**Records shown:**
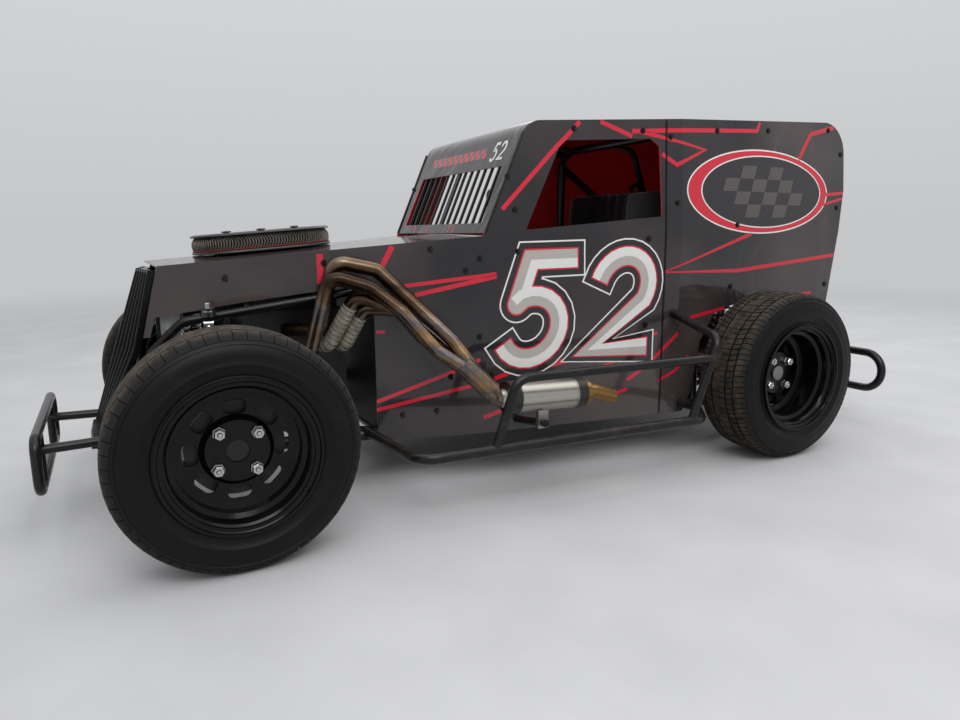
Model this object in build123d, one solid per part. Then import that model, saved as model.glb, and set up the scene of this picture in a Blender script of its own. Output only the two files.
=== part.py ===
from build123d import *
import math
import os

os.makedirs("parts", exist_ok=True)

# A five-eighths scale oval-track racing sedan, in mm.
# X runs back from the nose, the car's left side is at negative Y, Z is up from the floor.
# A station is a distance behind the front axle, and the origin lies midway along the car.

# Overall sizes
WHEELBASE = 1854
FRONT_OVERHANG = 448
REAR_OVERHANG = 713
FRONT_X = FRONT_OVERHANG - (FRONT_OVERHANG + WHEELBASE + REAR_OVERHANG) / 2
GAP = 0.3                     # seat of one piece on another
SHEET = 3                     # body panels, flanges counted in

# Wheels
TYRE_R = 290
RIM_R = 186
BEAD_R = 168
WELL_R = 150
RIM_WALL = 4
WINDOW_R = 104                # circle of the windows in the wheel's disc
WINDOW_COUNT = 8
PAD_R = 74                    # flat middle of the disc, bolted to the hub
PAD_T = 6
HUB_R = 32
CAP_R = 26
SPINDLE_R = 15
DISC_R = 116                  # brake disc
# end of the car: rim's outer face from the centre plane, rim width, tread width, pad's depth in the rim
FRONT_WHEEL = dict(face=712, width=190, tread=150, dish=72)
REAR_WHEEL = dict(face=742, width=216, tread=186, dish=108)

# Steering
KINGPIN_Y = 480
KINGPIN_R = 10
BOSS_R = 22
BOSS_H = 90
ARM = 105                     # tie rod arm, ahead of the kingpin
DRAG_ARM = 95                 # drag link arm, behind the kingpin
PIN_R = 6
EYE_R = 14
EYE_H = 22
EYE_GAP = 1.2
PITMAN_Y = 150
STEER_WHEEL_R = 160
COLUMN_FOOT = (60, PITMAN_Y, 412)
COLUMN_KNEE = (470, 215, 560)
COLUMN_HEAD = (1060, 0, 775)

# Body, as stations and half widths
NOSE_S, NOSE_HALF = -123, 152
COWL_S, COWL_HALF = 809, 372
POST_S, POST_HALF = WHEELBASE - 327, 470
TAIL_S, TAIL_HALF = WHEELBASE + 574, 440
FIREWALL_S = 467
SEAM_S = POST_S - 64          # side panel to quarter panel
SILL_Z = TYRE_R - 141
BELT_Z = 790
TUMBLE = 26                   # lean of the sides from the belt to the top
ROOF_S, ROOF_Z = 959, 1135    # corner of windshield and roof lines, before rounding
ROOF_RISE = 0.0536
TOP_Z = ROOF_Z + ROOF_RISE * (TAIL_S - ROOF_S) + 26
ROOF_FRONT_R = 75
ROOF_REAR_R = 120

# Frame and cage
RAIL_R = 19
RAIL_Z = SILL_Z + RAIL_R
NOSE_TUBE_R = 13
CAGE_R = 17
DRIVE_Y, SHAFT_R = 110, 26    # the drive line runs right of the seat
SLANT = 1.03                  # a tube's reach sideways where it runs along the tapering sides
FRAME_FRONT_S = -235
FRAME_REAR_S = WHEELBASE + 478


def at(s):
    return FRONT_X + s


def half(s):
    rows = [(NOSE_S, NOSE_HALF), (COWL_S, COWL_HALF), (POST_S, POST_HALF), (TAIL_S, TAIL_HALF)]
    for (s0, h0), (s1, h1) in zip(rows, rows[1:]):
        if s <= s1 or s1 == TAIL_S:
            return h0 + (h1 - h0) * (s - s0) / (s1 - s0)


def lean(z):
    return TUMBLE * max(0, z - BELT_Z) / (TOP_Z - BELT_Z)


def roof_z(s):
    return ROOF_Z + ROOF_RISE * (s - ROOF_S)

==

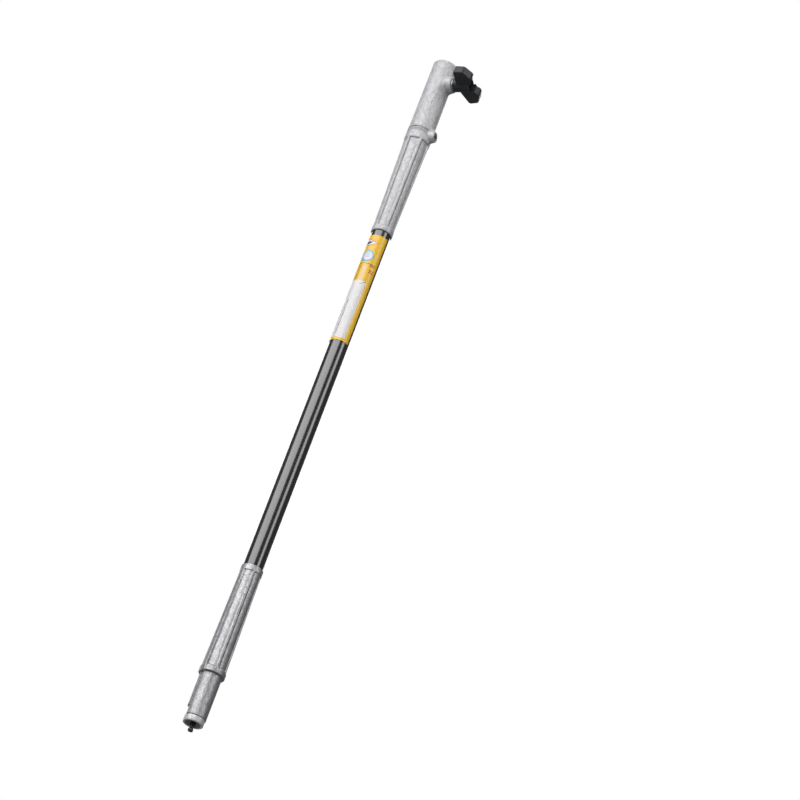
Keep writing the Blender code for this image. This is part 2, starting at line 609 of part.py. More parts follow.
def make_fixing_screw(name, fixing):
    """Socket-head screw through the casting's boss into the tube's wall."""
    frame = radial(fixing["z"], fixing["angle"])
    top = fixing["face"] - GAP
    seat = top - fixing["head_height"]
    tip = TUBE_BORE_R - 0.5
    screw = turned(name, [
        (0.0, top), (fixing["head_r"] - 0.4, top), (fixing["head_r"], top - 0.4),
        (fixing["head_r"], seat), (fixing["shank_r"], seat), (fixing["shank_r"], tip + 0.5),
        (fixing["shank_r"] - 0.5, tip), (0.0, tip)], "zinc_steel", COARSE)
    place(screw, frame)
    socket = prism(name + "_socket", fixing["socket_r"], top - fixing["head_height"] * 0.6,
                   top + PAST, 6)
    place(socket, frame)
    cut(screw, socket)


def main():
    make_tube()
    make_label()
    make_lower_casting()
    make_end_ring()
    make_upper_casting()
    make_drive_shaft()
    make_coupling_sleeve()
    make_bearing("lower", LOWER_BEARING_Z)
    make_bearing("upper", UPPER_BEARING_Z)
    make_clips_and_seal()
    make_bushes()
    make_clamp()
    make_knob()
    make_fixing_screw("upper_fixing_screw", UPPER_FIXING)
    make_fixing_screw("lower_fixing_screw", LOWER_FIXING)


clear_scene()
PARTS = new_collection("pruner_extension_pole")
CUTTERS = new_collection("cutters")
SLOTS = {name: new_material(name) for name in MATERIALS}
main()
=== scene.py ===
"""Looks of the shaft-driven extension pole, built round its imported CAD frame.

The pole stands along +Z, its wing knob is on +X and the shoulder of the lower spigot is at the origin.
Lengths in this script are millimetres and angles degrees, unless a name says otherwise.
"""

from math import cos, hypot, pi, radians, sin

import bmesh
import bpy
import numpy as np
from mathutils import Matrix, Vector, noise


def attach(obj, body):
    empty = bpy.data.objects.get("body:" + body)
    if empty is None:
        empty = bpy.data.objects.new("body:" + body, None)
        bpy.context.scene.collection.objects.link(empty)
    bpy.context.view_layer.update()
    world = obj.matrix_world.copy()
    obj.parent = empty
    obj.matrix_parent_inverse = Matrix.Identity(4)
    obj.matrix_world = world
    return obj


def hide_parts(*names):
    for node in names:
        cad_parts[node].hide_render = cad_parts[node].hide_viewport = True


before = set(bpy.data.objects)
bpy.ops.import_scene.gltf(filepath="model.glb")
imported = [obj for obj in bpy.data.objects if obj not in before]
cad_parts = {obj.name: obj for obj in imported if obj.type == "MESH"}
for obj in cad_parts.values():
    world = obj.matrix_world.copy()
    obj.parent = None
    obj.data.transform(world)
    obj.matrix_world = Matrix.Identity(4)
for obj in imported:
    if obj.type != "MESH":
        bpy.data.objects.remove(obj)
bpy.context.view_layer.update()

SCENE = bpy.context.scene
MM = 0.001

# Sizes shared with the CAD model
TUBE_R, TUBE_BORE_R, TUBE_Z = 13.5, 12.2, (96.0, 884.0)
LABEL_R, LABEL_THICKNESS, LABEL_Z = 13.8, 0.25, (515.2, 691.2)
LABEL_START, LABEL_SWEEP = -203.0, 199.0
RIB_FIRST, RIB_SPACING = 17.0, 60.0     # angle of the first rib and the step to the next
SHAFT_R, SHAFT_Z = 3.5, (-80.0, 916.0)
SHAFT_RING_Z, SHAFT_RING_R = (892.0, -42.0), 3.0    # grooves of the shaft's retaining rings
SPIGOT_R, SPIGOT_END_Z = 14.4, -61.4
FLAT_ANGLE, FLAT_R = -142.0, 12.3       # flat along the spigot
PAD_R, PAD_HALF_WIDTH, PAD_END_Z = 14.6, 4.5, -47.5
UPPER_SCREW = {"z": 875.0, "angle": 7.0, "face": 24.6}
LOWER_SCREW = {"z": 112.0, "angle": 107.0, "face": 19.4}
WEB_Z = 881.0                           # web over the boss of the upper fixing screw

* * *

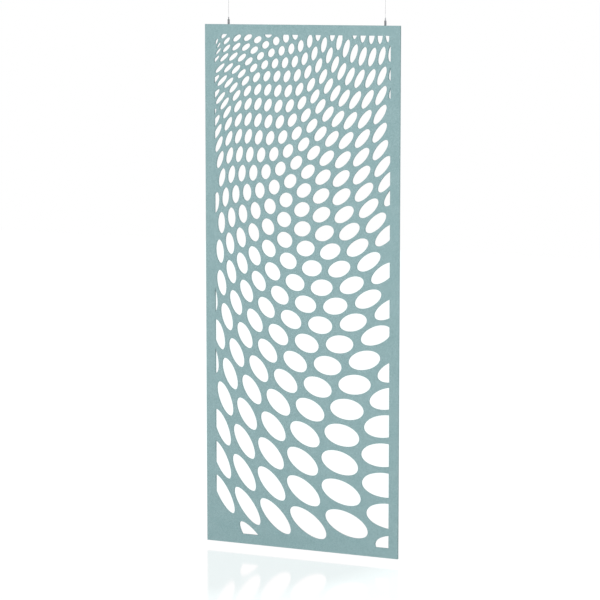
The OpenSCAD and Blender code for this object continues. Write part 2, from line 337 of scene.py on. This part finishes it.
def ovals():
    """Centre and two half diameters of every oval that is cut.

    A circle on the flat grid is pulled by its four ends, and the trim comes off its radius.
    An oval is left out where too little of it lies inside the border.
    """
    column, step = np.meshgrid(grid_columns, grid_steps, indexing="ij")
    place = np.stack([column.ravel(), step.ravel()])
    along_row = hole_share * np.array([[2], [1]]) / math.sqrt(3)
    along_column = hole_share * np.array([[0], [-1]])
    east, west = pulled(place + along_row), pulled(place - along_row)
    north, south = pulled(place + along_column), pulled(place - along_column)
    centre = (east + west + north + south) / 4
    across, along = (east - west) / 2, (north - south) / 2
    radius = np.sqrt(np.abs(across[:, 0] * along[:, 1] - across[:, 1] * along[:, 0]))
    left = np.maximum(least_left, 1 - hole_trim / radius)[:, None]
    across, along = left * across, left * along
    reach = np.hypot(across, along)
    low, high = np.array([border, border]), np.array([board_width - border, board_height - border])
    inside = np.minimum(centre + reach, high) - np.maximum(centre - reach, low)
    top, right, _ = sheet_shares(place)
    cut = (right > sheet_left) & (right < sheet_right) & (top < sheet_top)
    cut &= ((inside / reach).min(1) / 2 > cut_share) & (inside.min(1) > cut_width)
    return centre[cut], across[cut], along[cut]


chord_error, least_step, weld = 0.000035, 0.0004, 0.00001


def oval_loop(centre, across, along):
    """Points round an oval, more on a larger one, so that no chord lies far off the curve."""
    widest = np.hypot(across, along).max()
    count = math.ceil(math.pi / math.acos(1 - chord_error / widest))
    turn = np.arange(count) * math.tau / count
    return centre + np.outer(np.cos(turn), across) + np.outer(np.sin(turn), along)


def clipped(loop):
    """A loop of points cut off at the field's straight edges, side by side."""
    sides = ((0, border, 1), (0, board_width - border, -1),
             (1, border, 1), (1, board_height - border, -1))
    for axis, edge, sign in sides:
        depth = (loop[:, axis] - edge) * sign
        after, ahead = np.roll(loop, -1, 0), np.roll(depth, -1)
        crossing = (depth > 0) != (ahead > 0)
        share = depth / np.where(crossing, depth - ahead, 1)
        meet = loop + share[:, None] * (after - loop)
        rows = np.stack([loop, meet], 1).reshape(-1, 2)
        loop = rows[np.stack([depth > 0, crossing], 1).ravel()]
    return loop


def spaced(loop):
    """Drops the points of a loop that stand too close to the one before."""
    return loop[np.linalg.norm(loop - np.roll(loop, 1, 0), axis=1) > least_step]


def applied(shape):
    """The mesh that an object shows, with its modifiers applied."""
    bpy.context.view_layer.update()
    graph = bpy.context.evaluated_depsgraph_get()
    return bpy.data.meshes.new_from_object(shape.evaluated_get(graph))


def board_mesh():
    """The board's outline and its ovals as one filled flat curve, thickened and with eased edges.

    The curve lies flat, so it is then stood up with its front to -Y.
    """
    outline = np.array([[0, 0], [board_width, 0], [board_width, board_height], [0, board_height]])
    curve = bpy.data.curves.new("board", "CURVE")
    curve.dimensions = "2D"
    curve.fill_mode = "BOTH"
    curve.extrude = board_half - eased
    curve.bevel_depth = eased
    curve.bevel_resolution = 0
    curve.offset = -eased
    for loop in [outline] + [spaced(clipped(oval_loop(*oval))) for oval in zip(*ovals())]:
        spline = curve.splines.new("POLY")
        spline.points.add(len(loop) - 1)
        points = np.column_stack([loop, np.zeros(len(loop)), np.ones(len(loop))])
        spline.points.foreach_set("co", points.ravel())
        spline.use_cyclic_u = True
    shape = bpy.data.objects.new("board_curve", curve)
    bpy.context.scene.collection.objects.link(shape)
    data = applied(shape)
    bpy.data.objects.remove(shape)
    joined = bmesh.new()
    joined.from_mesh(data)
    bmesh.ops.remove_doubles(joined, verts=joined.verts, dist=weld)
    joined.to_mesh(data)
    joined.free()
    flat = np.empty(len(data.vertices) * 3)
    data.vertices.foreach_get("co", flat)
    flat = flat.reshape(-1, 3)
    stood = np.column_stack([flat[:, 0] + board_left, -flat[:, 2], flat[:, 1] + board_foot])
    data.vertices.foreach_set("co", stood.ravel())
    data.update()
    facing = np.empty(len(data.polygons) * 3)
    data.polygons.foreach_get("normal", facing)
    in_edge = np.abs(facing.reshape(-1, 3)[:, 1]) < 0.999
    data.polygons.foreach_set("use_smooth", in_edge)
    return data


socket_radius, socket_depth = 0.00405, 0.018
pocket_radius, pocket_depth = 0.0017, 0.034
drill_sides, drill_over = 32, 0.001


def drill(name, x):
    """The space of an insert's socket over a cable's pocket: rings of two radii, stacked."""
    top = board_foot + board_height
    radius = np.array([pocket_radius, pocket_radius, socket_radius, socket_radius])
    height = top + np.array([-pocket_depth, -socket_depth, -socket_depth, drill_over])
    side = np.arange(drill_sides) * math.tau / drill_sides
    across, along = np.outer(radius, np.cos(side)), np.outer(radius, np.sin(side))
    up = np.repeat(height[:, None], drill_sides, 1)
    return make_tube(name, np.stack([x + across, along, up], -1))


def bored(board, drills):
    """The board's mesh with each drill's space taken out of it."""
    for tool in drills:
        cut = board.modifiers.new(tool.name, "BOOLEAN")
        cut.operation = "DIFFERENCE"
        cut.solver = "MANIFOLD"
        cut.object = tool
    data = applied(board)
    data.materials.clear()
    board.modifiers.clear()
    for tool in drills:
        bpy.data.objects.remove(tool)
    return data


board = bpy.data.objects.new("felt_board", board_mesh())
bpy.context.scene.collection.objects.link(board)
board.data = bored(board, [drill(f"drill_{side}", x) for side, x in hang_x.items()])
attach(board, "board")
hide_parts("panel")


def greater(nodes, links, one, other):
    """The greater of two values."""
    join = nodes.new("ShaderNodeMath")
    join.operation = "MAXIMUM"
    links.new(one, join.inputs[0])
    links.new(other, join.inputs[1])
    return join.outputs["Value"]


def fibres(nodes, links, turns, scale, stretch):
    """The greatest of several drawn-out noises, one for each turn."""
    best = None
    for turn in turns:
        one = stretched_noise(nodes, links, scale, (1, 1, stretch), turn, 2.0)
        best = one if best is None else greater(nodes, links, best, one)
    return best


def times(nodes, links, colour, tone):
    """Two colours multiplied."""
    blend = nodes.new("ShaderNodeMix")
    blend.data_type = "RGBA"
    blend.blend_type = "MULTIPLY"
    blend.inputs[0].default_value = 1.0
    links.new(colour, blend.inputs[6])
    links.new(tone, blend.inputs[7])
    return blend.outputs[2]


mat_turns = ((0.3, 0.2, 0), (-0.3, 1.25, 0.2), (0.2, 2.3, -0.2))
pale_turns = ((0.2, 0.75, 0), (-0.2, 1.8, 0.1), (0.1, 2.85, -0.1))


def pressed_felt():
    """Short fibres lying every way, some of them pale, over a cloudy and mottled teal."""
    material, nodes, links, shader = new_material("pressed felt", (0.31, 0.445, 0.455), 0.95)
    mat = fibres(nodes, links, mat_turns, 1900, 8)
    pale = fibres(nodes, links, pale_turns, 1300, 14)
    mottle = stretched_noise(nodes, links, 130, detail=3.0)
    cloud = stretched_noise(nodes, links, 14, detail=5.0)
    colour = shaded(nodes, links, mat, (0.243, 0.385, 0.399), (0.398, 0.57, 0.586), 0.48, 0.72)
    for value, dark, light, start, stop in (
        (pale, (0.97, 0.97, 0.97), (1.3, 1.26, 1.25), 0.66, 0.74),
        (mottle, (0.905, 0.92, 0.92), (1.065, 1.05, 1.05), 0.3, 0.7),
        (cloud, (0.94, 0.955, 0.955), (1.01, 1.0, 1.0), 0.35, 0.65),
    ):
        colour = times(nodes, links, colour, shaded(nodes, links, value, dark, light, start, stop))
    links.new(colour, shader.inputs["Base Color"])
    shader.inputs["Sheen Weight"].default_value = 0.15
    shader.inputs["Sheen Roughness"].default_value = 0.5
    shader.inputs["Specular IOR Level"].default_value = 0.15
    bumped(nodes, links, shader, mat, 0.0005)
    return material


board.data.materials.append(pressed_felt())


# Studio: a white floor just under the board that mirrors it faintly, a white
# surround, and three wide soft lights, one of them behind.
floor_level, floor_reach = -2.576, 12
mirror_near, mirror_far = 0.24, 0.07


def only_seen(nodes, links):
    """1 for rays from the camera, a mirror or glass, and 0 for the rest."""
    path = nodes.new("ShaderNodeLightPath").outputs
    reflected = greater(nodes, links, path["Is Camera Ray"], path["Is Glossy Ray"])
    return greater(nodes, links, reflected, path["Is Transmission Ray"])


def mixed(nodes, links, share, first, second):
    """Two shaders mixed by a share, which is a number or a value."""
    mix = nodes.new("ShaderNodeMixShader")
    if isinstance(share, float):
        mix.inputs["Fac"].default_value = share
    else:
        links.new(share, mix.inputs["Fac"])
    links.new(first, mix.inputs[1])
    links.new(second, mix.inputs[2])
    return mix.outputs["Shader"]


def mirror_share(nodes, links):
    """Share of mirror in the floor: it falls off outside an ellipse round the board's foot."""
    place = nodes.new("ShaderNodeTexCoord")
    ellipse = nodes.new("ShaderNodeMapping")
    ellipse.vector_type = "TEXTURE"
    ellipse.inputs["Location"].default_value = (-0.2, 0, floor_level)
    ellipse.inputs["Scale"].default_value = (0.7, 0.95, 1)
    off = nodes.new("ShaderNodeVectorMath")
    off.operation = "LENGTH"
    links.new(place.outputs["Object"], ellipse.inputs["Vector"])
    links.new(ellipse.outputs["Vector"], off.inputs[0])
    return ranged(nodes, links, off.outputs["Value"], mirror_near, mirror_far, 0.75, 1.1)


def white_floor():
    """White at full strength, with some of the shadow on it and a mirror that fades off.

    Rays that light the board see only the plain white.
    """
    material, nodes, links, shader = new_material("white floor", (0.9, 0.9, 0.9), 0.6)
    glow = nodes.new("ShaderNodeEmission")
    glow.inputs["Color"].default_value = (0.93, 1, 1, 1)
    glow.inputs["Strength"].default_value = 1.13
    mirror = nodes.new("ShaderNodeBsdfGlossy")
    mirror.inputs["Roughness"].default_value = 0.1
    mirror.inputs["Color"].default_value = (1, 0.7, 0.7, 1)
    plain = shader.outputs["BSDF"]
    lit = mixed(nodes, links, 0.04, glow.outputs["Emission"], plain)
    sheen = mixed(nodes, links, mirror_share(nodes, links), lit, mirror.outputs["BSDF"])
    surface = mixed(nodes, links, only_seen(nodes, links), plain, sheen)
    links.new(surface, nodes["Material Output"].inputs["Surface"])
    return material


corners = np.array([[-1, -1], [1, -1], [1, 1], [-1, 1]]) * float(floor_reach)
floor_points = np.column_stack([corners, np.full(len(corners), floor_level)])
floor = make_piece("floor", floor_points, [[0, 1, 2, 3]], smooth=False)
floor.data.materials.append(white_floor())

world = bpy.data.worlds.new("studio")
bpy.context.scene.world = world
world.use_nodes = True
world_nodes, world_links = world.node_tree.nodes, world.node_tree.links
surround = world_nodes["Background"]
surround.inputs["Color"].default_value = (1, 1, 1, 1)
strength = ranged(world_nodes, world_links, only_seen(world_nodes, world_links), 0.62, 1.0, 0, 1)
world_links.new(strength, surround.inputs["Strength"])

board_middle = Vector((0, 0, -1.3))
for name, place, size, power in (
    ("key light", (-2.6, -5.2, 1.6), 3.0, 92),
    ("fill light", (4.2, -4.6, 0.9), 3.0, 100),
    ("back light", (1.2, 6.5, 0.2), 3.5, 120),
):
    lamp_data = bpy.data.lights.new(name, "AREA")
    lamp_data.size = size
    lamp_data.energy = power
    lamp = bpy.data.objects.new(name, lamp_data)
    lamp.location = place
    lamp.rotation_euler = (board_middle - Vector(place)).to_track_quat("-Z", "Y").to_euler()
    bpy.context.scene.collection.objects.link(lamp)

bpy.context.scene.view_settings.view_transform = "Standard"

**Written instruction:**
Extract the lines from the line with "The OpenSCAD and" to the line with "that is cut.", inclusive, reproducing them exactly and leaving out every other line.

**Task result:**
The OpenSCAD and Blender code for this object continues. Write part 2, from line 337 of scene.py on. This part finishes it.
def ovals():
    """Centre and two half diameters of every oval that is cut.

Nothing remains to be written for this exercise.